Exercise objective: Lines that hold the word "before" should be located and copied.
-------
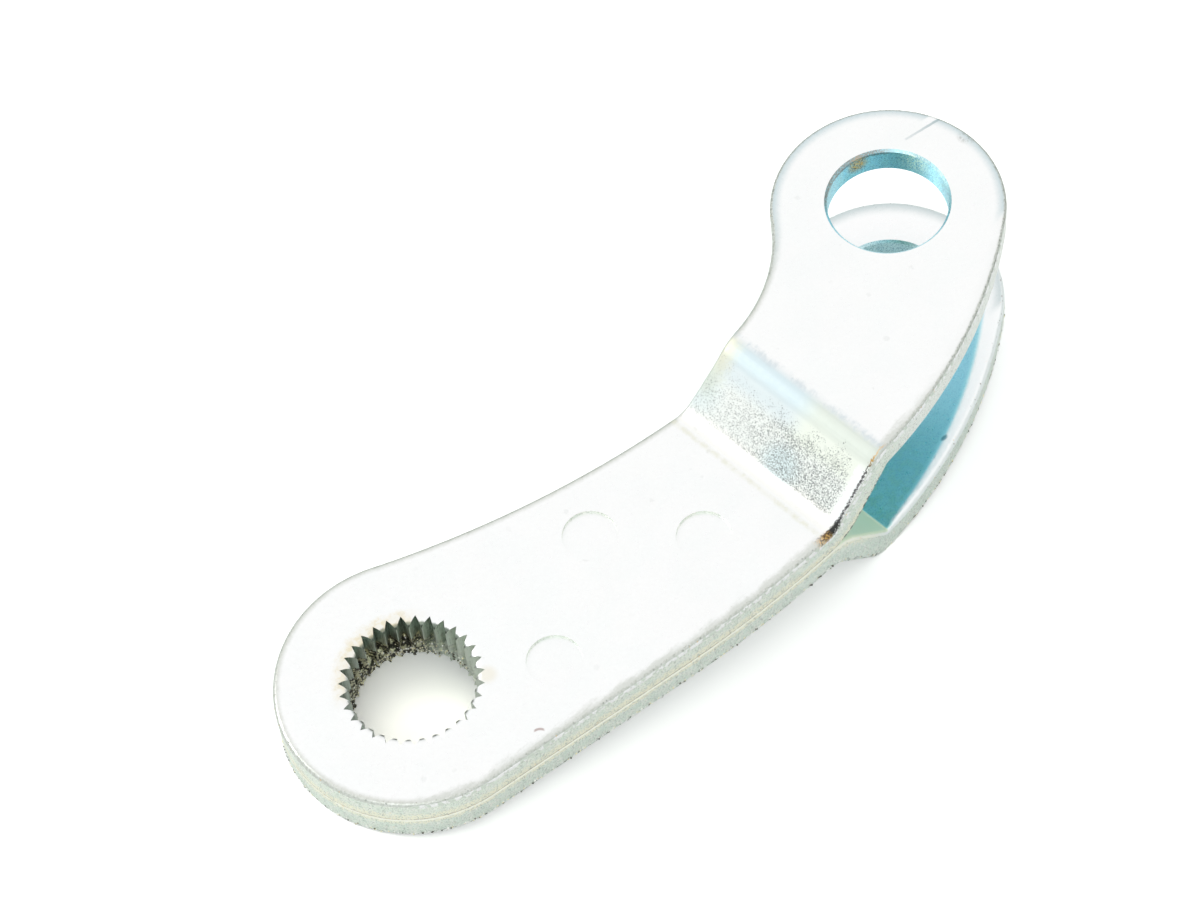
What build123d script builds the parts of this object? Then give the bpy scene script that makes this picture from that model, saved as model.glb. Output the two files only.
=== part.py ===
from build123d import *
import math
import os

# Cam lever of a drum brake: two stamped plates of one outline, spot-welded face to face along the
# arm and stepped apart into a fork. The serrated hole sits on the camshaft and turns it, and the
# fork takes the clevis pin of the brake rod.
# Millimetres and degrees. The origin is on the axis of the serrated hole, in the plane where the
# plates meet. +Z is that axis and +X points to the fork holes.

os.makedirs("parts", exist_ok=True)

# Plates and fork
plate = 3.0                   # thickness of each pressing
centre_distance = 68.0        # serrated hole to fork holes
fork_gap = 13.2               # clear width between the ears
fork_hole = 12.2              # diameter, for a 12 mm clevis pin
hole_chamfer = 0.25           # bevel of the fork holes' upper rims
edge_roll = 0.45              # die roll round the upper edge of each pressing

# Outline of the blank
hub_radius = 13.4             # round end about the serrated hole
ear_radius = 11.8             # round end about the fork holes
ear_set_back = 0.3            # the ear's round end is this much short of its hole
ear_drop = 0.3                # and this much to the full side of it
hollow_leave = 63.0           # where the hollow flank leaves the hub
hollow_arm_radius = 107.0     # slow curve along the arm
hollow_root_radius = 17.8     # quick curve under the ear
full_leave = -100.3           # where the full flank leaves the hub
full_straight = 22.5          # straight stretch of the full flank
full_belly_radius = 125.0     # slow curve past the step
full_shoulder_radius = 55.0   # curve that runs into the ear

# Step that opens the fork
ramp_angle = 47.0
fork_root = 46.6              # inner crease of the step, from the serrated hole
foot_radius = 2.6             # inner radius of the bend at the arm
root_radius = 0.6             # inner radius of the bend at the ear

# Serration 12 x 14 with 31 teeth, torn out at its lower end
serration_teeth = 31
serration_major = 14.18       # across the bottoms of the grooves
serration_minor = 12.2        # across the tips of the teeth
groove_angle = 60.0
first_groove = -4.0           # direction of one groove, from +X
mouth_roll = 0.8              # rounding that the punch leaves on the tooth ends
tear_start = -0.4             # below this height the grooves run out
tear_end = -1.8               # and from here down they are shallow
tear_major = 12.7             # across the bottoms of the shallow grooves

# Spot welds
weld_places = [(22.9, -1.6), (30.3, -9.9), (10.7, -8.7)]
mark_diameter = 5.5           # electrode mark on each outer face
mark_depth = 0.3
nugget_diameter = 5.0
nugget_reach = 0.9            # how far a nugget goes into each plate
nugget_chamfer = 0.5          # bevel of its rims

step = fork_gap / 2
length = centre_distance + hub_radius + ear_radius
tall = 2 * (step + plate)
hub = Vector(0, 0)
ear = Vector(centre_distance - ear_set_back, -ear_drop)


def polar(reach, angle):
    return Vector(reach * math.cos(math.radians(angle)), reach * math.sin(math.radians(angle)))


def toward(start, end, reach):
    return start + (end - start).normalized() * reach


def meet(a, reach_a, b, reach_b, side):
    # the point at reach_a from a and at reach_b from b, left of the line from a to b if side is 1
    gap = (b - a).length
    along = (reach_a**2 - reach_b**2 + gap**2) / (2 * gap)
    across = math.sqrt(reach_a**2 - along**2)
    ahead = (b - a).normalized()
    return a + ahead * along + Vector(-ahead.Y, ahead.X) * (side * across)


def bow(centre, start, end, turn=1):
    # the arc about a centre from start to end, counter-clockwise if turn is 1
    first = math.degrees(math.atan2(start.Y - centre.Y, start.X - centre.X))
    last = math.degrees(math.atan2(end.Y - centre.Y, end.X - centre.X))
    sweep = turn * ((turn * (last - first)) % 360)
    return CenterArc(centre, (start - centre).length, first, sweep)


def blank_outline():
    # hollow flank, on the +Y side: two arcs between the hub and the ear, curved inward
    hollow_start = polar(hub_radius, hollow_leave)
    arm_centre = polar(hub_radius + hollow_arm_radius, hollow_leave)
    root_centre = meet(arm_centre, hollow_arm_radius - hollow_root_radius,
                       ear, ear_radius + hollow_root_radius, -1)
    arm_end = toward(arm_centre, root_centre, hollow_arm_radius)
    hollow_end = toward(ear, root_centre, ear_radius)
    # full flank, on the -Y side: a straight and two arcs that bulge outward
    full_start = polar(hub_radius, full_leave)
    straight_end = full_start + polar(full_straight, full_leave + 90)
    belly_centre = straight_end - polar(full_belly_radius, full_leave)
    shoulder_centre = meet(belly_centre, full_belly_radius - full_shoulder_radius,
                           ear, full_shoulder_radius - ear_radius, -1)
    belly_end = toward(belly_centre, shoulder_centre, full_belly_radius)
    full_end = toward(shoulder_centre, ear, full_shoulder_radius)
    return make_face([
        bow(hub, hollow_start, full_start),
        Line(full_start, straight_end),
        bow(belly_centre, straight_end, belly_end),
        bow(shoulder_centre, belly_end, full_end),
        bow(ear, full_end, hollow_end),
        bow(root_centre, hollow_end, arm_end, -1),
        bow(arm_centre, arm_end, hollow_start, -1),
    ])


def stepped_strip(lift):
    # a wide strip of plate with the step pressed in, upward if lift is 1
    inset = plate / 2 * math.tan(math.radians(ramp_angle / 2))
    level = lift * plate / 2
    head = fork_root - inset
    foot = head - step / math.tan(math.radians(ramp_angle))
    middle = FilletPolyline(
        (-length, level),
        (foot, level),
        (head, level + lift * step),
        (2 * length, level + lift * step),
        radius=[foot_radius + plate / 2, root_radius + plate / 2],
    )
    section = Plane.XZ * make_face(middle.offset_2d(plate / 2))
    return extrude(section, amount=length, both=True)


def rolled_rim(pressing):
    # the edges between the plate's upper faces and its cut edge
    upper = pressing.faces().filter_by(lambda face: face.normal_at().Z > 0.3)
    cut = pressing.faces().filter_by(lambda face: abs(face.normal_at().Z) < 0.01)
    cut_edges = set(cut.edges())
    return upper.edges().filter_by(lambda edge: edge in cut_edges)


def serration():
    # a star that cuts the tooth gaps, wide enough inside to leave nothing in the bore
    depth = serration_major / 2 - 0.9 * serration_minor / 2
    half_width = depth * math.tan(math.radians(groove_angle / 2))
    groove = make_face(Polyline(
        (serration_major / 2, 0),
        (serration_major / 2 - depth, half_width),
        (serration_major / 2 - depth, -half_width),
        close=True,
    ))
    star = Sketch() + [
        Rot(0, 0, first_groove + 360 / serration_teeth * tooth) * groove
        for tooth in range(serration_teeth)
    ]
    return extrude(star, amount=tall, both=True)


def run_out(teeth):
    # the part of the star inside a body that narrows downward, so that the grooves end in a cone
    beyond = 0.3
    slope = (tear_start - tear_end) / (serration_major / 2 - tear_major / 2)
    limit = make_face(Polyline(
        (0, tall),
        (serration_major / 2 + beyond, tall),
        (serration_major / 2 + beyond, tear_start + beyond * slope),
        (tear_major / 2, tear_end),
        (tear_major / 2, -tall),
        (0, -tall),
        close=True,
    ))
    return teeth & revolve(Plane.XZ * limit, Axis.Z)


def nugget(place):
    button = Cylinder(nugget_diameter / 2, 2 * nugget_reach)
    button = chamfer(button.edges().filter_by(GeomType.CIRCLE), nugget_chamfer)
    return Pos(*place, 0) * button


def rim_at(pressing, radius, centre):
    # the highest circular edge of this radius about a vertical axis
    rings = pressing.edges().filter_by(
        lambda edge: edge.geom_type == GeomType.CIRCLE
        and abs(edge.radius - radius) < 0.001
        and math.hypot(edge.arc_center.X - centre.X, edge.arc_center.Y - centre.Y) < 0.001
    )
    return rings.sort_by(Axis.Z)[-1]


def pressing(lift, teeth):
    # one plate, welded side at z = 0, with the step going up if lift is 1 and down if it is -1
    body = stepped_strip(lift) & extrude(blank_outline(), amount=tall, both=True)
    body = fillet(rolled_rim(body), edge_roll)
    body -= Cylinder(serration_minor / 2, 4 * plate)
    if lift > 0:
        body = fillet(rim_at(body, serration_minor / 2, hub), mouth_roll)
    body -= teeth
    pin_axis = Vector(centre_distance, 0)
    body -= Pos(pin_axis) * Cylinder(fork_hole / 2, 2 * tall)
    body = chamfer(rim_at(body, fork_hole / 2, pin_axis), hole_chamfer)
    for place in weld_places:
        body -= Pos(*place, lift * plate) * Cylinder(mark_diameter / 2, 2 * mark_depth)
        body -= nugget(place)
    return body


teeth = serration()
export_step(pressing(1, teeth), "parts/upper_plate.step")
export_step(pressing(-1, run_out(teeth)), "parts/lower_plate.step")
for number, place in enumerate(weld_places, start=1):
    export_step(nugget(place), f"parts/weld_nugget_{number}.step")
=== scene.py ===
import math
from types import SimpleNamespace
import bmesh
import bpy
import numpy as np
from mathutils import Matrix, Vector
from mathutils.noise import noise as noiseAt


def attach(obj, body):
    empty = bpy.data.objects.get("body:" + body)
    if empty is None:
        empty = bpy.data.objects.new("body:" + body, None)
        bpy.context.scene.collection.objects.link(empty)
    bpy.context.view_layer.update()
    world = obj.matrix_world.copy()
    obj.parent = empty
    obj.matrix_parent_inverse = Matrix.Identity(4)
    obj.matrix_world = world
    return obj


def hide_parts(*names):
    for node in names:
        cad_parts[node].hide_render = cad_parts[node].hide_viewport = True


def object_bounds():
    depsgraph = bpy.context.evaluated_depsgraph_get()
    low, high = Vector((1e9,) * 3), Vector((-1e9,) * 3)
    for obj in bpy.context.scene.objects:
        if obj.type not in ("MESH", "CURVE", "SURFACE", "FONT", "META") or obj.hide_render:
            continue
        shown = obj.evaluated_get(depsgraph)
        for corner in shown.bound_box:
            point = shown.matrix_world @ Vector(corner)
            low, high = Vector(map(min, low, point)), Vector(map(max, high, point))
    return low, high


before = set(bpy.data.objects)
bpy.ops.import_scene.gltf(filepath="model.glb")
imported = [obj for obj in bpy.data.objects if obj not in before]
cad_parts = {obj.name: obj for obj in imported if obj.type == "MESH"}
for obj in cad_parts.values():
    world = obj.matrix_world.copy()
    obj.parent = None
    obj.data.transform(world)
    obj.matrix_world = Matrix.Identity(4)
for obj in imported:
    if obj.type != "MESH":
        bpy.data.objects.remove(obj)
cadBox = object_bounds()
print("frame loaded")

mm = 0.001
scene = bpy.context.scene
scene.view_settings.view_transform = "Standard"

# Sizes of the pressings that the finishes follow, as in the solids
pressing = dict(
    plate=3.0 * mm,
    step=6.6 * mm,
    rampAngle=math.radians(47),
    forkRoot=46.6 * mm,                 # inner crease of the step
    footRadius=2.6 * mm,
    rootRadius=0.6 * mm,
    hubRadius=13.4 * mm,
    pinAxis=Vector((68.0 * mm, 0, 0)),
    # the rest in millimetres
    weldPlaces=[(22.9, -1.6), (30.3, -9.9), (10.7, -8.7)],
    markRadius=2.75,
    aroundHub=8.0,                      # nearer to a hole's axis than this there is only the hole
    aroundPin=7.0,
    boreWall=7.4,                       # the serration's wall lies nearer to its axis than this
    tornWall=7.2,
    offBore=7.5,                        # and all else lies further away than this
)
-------
Written answer:
before = set(bpy.data.objects)
imported = [obj for obj in bpy.data.objects if obj not in before]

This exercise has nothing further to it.